If the first amendment protected all actions that do not express any message and cause harm merely by being offensive, including nudity and obscenity, then it would be logical to also protect flag burning. But it doesn't.
9.15.2008 4:48pm
Kazinski:
Oren,
As one that spent 4 days in downtown Seattle during the WTO riots of 2000, I can attest that if you are paying attention that you know when you are in the company of idiots and when you are in the company of peaceful protesters. I had a lot of fun that week, there is something primal about protest chicks, but I never even got a whiff of tear gas, even though the building I work at is 2 blocks from the convention center and the corner of the block where I work was the site of one of the largest street battles during the riot. It isn't hard to stay out of trouble when you are not looking for it.
9.15.2008 5:46pm
Richard Ragsdale (mail):
The first amendment right to peaceably assemble recognizes that conduct (assembling) is "speech," or at least a predicate for speech, such as printing. As in all modes of communication, the symbolic category (flag burning, nude dancing) reminds us that we pay a price for free speech "that matters" by necessarily permitting speech with marginal social value. The alternative is much worse.
9.15.2008 5:48pm
Angus:

As in all modes of communication, the symbolic category (flag burning, nude dancing) reminds us that we pay a price for free speech "that matters" by necessarily permitting speech with marginal social value.
As r.friedman would probably agree, I consider nude dancing to have far more social value than anything McCain or Obama have to say.
9.15.2008 5:56pm
docjim505 (mail):
Richard Ragsdale - As in all modes of communication, the symbolic category (flag burning, nude dancing) reminds us that we pay a price for free speech "that matters" by necessarily permitting speech with marginal social value. The alternative is much worse.

Excellent point.
9.15.2008 6:34pm
wb (mail):
Perhaps this point of view explains why the ACLU and Larry Craig's lawyers are arguing that "toe-tapping" is protected speech.
9.15.2008 6:53pm
Oren:

It isn't hard to stay out of trouble when you are not looking for it.

Perhaps, but I'm not just talking about direct trouble, I'm talking about policies that limit the expression of the protesters (e.g. where they can march, what they can carry) in order to better combat the disrupters.

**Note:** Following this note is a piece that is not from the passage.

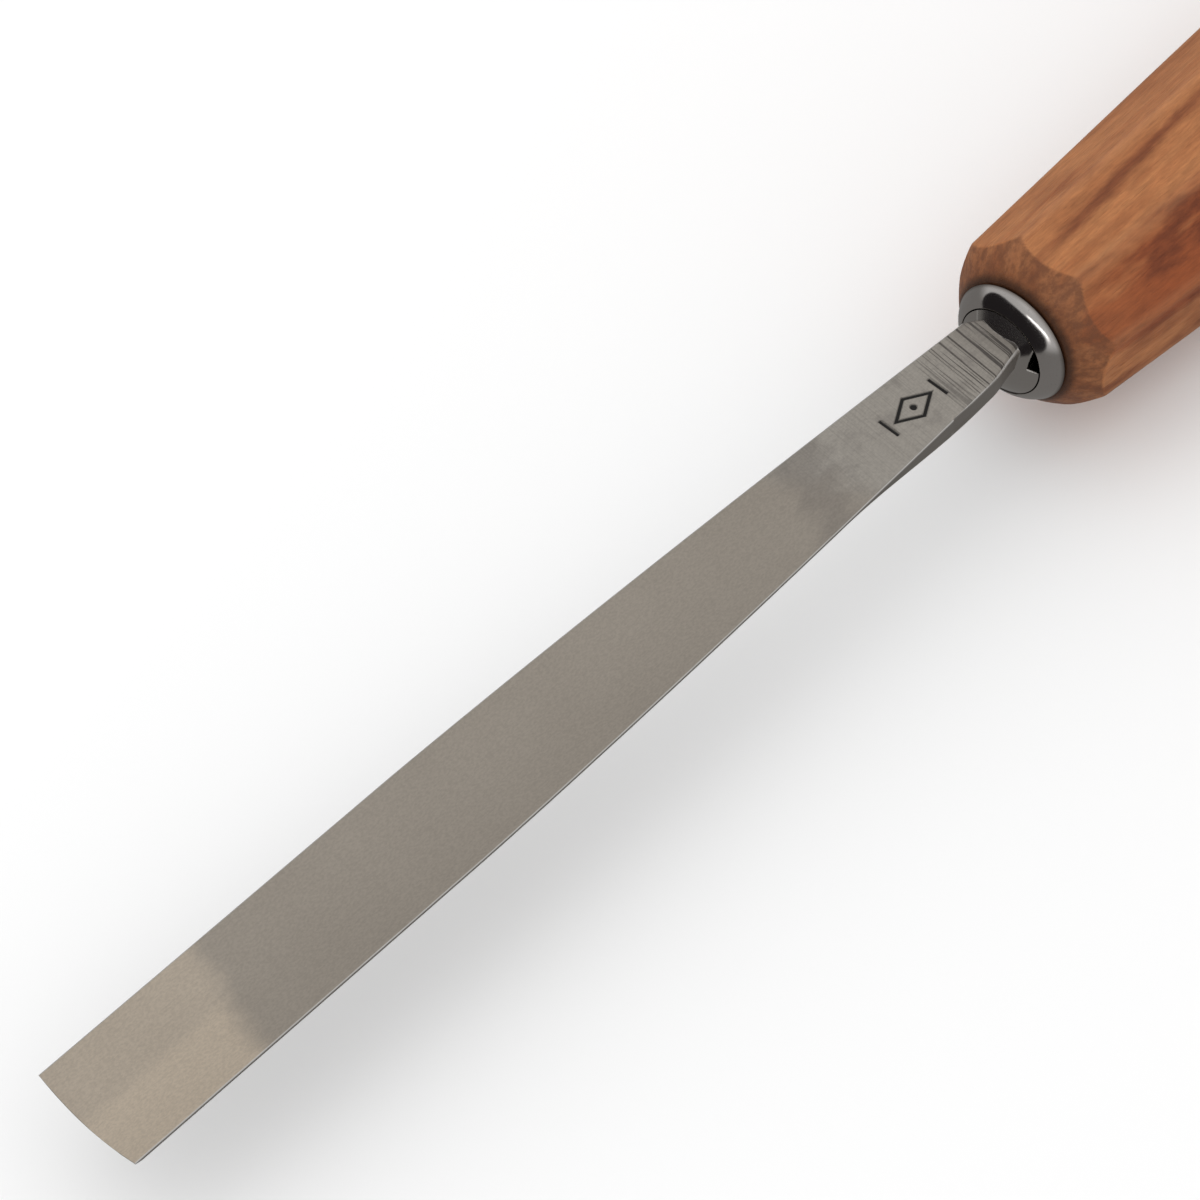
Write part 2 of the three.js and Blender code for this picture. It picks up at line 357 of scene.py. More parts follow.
def new_group(name, inputs, outputs):
    """An empty shader group. inputs and outputs are {name: (kind, default)} and {name: kind}."""
    tree = bpy.data.node_groups.new(name, "ShaderNodeTree")
    for label, (kind, default) in inputs.items():
        socket = tree.interface.new_socket(label, in_out="INPUT", socket_type=kind)
        socket.default_value = default
    for label, kind in outputs.items():
        tree.interface.new_socket(label, in_out="OUTPUT", socket_type=kind)
    graph = Graph(tree)
    return tree, graph, graph.node("NodeGroupInput").outputs, graph.node("NodeGroupOutput").inputs


FLOAT, VECTOR, COLOR = "NodeSocketFloat", "NodeSocketVector", "NodeSocketColor"


def tool_space_group():
    """Position on the tool in millimetres from the seam and the axis."""
    tree, graph, _, outputs = new_group("Tool Space", {}, {
        "Position": VECTOR, "Along": FLOAT, "Across": FLOAT, "Up": FLOAT, "Radius": FLOAT})
    corner = graph.node("ShaderNodeTexCoord").outputs["Object"]
    moved = graph.node("ShaderNodeVectorMath", {0: corner, 1: (SEAM_X, 0.0, AXIS_Z)}, operation="SUBTRACT")
    sized = graph.node("ShaderNodeVectorMath", {0: moved.outputs[0], "Scale": 1 / MM}, operation="SCALE")
    split = graph.node("ShaderNodeSeparateXYZ", {0: sized.outputs[0]}).outputs
    graph.feed(outputs["Position"], sized.outputs[0])
    for label, part in zip(("Along", "Across", "Up"), split):
        graph.feed(outputs[label], part)
    squares = graph.times_plus(split[1], split[1], graph.times(split[2], split[2]))
    graph.feed(outputs["Radius"], graph.math("SQRT", squares))
    return tree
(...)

As always, a balancing approach is required -- some policies that do, in fact, limit expression will undoubtedly be required to effective combat the disrupters. How much weight is put on each result largely determines the result (e.g. where you sit determines where you stand).
9.15.2008 7:17pm
Malvolio:
I'm not sure that opponents of legal flag burning would even accept that it counts as "expression".
Then they would want to make the burning the flag of, say, Westphalia or Iran just as illegal as burning Old Glory? If not, they are counting it as "expression".
Perhaps this point of view explains why the ACLU and Larry Craig's lawyers are arguing that "toe-tapping" is protected speech.
The police were arguing that it was crime-facilitating speech (that is, speech but not protected speech).

And I don't see how nude dancing is speech, but there are lot of people I rather see dance nude than hear speak. I'm not even going to mention the governor of Alaska.
9.15.2008 7:43pm
Dilan Esper (mail) (www):
Perhaps this point of view explains why the ACLU and Larry Craig's lawyers are arguing that "toe-tapping" is protected speech.

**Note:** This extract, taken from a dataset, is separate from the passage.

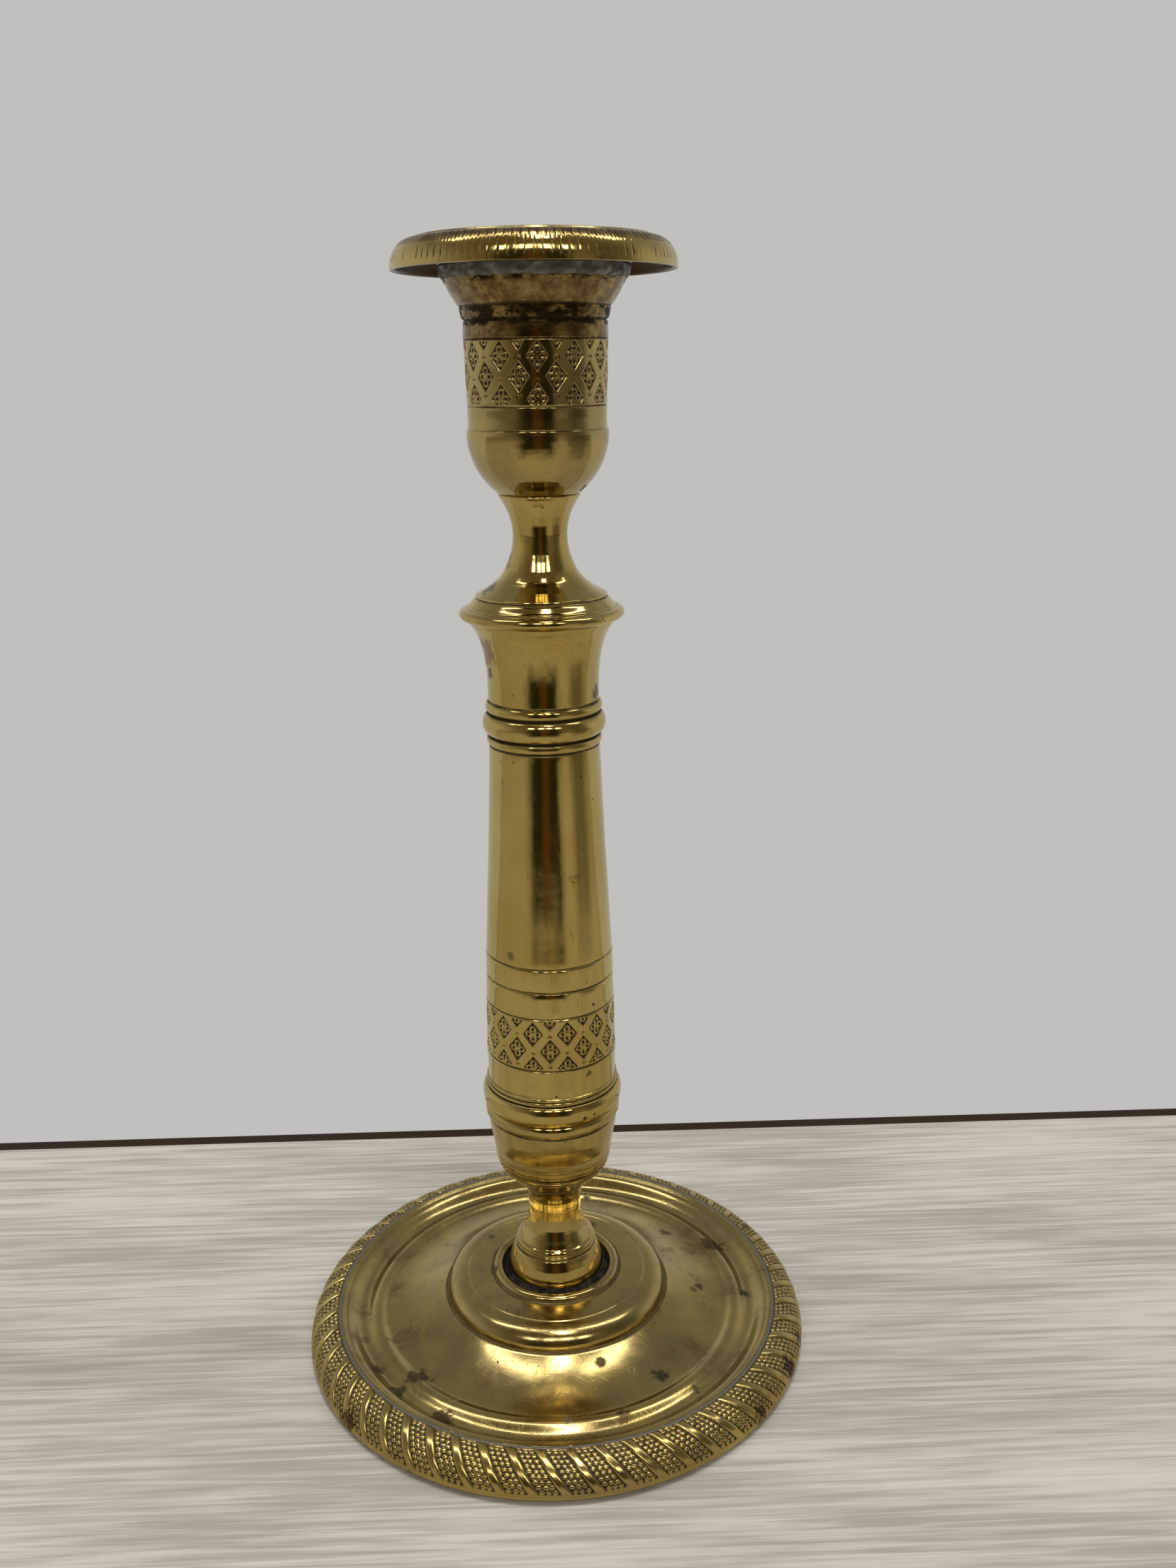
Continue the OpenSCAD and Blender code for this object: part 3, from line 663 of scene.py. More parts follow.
# %% From rings to a mesh piece
def turn(name, runs, material):
    """Turns a closed outline, given as runs, into a mesh piece."""
    places, marks = turned_rings(runs)
    ends = np.cumsum([len(ring) for ring in places])
    rings = [np.arange(end - len(ring), end) for end, ring in zip(ends, places)]
    polygons = [join(a, b) for a, b in zip(rings, rings[1:] + rings[:1]) if len(a) + len(b) > 2]
    sizes = np.concatenate([np.full(len(p), p.shape[1]) for p in polygons])
    corners = np.concatenate([p.ravel() for p in polygons])
    mesh = bpy.data.meshes.new(name)
    mesh.vertices.add(ends[-1])
    mesh.vertices.foreach_set("co", (np.concatenate(places) * MM).astype(np.float32).ravel())
    mesh.loops.add(len(corners))
    mesh.loops.foreach_set("vertex_index", corners.astype(np.int32))
    mesh.polygons.add(len(sizes))
    mesh.polygons.foreach_set("loop_start", np.r_[0, np.cumsum(sizes)[:-1]].astype(np.int32))
    mesh.polygons.foreach_set("use_smooth", np.ones(len(sizes), bool))
    mesh.update(calc_edges=True)
    mesh.validate()
    for label, values in marks.items():
        layer = mesh.attributes.new(label, "FLOAT", "POINT")
        layer.data.foreach_set("value", np.concatenate(values).astype(np.float32))
    mesh.materials.append(material)
    piece = bpy.data.objects.new(name, mesh)
    bpy.context.scene.collection.objects.link(piece)
    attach(piece, "root")
    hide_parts(name.removesuffix("_turned"))
    print(f"{name}: {len(mesh.polygons)} faces")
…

I may be feeding the trolls here, but it isn't so much that it is protected speech (though I haven't read the briefs and perhaps they are making that argument) but rather that it isn't enough to base a criminal charge on. In other words, even if we assume that Larry Craig was certainly in that bathroom for that purpose, is tapping toes and sliding feet and putting one's hand under the restroom divider a criminal solicitation of lewd conduct, and should it be?
9.15.2008 8:05pm
p. rich (mail) (www):
symbolic expression, whether flag burning, liberty pole raising, armband wearing, or dancing

The problem with your argument, Pookie, is that all "expression" is nor necessarily created equal. For example, if I disagree with you and slap you silly, why am I not just expressing my disagreement? The answer is obvious: because this form of "expression" has been made illegal, as could be any other.

What you didn't address at any length (no big surprise) is the specific question of flag burning in an earlier context, conveniently grouping it with several much more mundane examples. Perhaps, for instance, they would have recognized a special exception for flag desecration, though I doubt it. You wish. My guess is that if you walked out onto the commons in 1790 and burned an American flag, you quite likely would have ended up dead or severely physically punished. And rightly so. Many people have died for the right to fly that flag with all it represents. Its desecration obviously carries no weight with you and your lawyerly ilk.
9.15.2008 8:46pm
Eugene Volokh (www):
I'm sorry, but who's Pookie?

Also, it's far from obvious that slapping people is unprotected because it is a "form of 'expression' [that] has been made illegal, as could be any other." The whole point of the First Amendment is that there are some things the government may not make illegal. I agree, of course, that slapping may be made legal with no First Amendment problem -- but that's clear because the slapping causes harms entirely unrelated to the message it sends. The question is whether there are also no First Amendment problems with "mak[ing] illegal" flag burning, flag waving, or for that matter carrying hand-letter signs expressing this view or that. My argument is that the original meaning of the First Amendment would apply to all three the same way, and the same way that it would to making a speech or printing a pamphlet.

As to your guess about burning of the American flag, you might be right that people might have reacted violently to such a burning (though probably not by killing). But that people are willing to react violently to some speech doesn't dispose of the question whether it's constitutionally protected against legal punishment.